▸ DATA LINES:
* * *
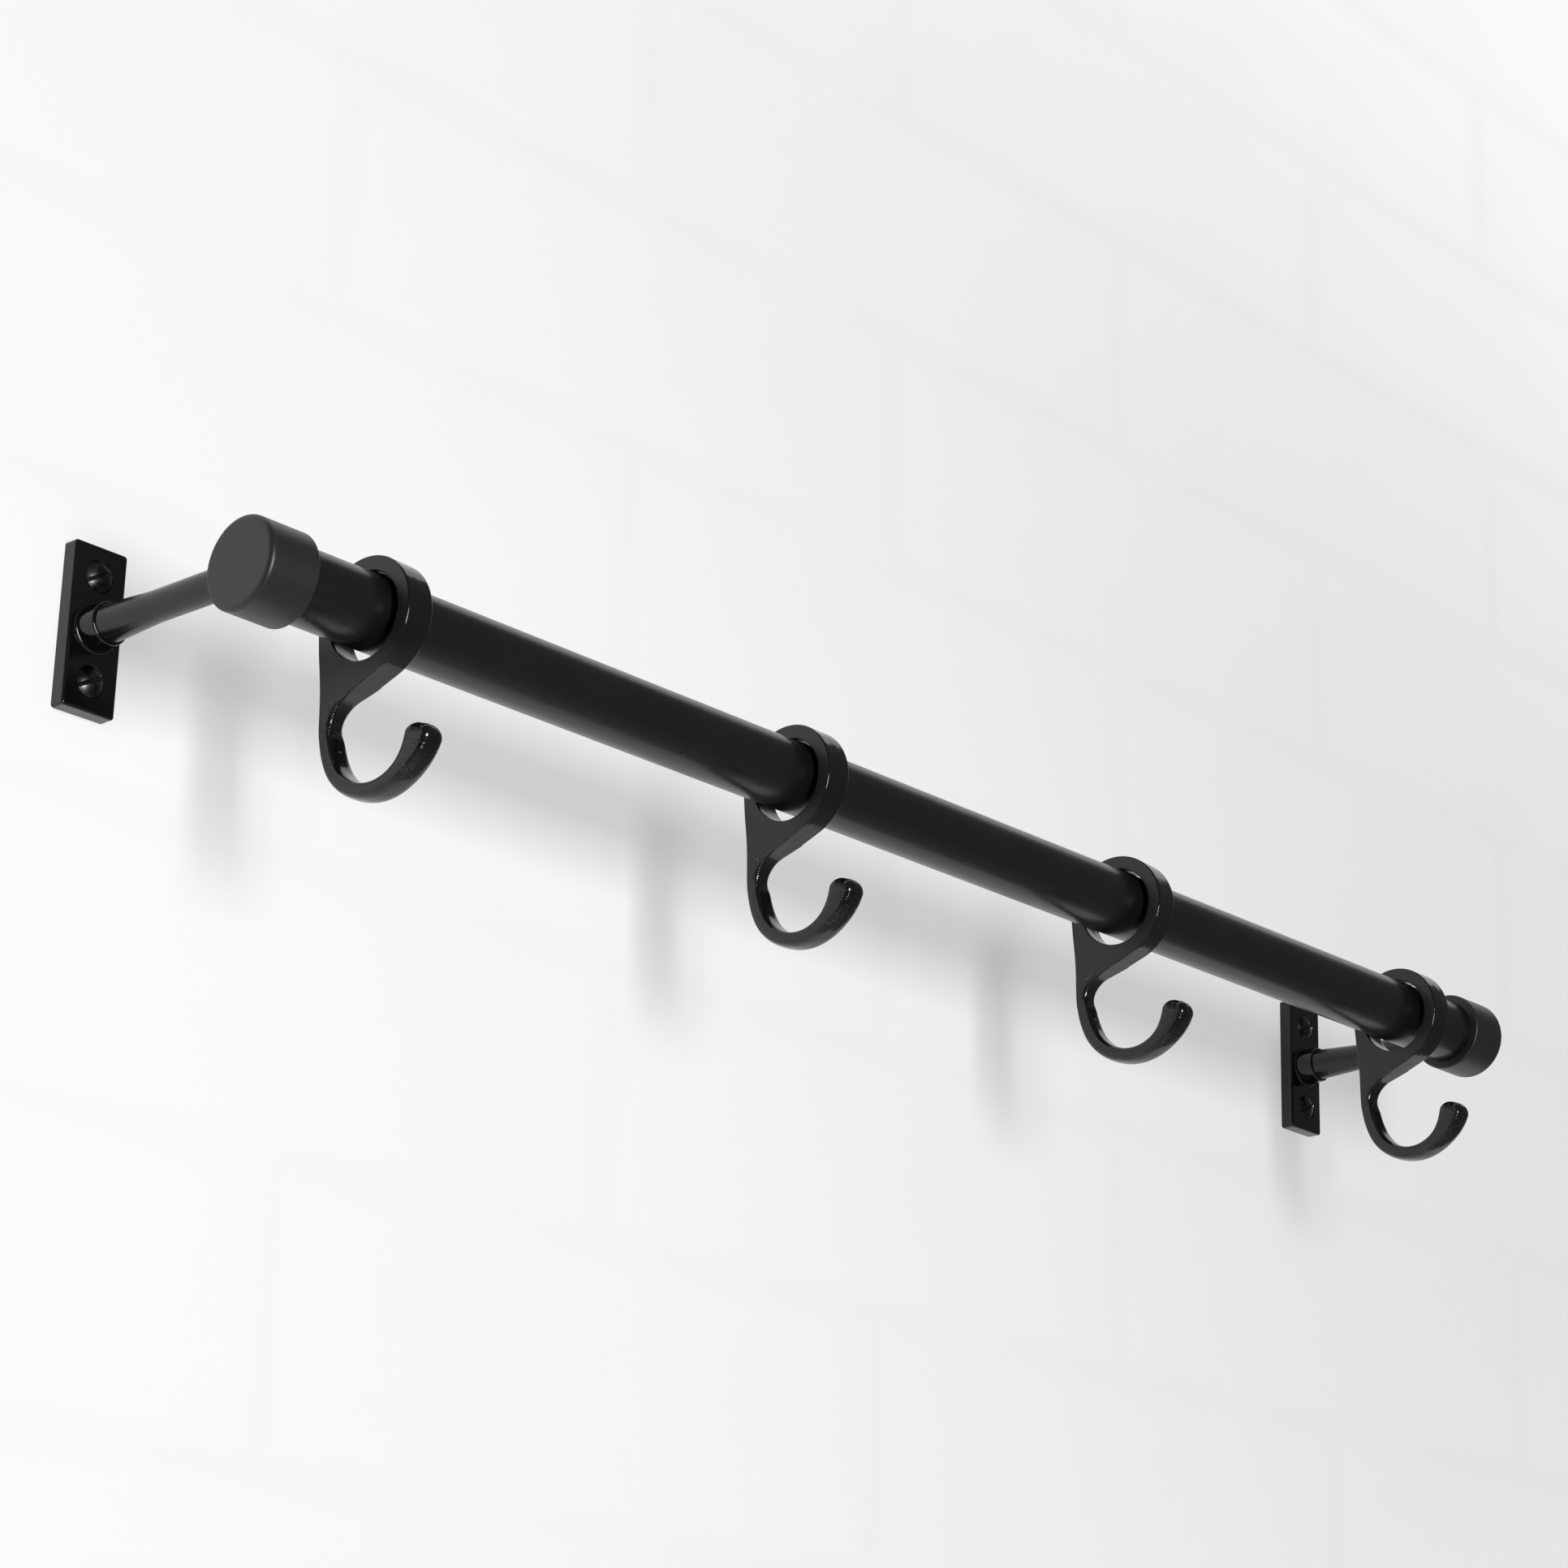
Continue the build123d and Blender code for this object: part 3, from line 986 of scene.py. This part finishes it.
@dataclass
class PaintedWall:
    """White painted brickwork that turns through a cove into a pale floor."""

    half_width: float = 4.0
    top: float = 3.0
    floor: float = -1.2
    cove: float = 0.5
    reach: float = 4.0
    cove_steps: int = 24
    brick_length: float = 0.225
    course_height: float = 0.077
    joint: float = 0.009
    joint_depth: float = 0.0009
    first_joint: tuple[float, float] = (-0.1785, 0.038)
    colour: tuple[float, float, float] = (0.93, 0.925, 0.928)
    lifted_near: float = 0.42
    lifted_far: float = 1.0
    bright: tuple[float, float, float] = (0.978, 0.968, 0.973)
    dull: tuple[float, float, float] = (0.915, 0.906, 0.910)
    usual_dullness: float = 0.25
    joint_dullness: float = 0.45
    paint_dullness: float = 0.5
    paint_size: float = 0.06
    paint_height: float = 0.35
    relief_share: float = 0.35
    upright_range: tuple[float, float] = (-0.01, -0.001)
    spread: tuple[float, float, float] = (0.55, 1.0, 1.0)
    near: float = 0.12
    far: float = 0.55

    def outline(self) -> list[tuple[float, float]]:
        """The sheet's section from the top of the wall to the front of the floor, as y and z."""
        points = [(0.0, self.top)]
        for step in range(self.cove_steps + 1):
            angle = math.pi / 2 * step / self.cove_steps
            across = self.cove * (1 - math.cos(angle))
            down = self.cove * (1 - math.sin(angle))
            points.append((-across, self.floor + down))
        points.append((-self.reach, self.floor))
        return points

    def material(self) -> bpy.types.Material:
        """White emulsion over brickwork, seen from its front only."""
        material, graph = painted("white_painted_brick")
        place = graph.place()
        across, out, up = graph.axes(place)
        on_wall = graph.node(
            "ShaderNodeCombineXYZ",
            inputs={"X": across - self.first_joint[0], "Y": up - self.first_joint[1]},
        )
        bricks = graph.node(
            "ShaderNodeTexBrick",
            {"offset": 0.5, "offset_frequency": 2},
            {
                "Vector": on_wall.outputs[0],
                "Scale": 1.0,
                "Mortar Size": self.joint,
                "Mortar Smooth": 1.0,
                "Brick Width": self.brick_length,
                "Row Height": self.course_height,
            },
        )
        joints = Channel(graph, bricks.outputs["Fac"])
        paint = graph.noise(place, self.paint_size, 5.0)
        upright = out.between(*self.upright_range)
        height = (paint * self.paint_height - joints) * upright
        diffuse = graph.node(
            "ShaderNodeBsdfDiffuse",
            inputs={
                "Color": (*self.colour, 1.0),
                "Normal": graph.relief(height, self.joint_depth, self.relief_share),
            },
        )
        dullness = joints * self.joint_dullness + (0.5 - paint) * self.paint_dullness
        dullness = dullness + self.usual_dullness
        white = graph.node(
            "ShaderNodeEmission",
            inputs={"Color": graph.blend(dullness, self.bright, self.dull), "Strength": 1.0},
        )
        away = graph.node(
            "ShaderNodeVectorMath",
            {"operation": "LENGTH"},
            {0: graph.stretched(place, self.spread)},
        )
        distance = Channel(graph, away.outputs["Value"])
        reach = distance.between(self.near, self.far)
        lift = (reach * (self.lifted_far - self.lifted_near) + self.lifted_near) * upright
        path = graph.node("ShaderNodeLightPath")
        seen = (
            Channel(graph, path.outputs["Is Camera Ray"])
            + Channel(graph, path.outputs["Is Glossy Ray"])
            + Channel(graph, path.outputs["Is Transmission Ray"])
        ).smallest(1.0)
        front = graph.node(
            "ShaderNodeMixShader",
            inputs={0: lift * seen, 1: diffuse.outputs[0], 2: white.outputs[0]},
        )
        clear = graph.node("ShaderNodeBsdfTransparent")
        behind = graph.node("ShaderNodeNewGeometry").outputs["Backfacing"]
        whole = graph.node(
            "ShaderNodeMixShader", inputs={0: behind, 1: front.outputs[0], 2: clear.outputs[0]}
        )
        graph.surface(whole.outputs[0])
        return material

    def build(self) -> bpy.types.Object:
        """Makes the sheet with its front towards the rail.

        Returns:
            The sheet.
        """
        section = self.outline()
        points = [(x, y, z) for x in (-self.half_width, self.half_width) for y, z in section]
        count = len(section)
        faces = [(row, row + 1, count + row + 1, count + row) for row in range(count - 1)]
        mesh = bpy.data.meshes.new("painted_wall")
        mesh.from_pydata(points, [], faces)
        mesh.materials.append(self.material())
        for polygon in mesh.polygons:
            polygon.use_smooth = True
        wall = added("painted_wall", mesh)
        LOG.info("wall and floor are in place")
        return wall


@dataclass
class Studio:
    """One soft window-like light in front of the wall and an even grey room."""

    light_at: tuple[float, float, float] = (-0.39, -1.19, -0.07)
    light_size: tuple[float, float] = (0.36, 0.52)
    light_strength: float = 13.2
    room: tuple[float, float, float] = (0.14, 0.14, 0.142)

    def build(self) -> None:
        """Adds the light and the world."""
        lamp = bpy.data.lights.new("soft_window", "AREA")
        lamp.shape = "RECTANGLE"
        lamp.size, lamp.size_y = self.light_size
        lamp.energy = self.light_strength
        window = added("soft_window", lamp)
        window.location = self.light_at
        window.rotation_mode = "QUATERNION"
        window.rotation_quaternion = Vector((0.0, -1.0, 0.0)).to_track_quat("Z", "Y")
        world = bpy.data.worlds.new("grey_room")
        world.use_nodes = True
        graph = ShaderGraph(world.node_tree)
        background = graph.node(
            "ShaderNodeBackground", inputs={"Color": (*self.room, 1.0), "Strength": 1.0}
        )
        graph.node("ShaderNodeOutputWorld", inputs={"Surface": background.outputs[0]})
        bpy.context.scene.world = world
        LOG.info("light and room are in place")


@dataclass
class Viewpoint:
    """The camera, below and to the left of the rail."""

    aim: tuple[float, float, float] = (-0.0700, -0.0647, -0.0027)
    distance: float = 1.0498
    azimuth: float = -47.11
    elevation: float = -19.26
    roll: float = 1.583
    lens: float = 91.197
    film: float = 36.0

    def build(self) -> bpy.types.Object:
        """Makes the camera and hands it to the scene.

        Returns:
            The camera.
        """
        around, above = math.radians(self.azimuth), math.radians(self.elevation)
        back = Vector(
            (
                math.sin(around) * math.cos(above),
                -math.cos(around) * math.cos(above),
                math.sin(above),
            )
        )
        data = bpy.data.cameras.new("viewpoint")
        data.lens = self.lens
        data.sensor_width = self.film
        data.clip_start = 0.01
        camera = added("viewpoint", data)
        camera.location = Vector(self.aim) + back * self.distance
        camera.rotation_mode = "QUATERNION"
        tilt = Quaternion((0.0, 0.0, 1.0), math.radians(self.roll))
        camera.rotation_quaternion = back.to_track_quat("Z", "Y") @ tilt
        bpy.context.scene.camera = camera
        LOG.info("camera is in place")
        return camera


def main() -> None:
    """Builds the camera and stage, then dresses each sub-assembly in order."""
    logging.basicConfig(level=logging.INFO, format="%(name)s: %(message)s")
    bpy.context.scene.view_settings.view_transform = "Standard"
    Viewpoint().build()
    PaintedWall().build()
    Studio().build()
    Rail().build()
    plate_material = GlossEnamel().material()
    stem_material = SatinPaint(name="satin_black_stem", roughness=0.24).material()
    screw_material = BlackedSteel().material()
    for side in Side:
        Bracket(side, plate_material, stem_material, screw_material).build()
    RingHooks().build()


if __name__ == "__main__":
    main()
* * *
▸ PROMPT:
Copy out the listing above, line by line and exactly, from its first line to the line holding "far: float = 0.55", inclusive.

▸ FINISHED TASK:
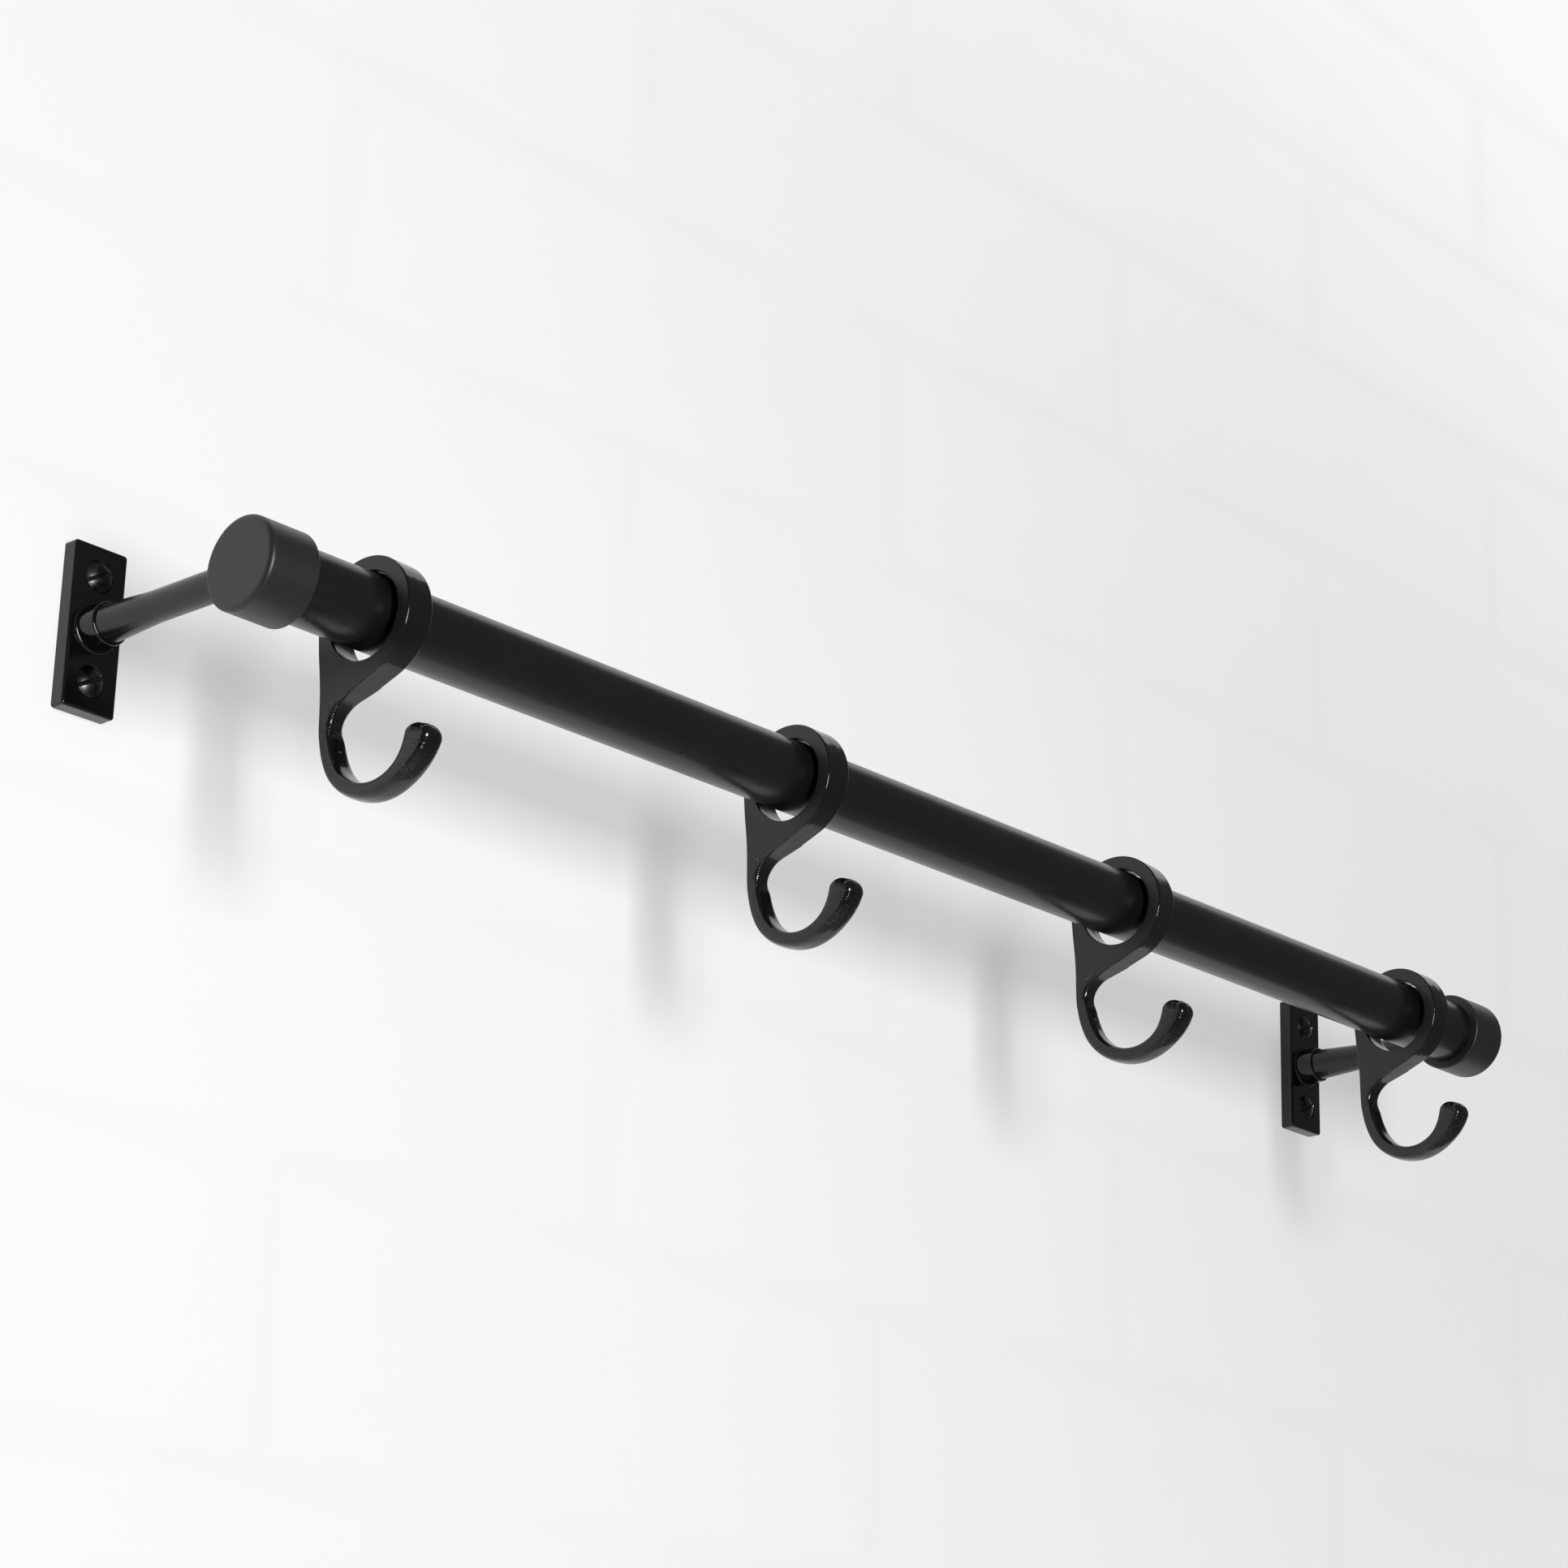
Continue the build123d and Blender code for this object: part 3, from line 986 of scene.py. This part finishes it.
@dataclass
class PaintedWall:
    """White painted brickwork that turns through a cove into a pale floor."""

    half_width: float = 4.0
    top: float = 3.0
    floor: float = -1.2
    cove: float = 0.5
    reach: float = 4.0
    cove_steps: int = 24
    brick_length: float = 0.225
    course_height: float = 0.077
    joint: float = 0.009
    joint_depth: float = 0.0009
    first_joint: tuple[float, float] = (-0.1785, 0.038)
    colour: tuple[float, float, float] = (0.93, 0.925, 0.928)
    lifted_near: float = 0.42
    lifted_far: float = 1.0
    bright: tuple[float, float, float] = (0.978, 0.968, 0.973)
    dull: tuple[float, float, float] = (0.915, 0.906, 0.910)
    usual_dullness: float = 0.25
    joint_dullness: float = 0.45
    paint_dullness: float = 0.5
    paint_size: float = 0.06
    paint_height: float = 0.35
    relief_share: float = 0.35
    upright_range: tuple[float, float] = (-0.01, -0.001)
    spread: tuple[float, float, float] = (0.55, 1.0, 1.0)
    near: float = 0.12
    far: float = 0.55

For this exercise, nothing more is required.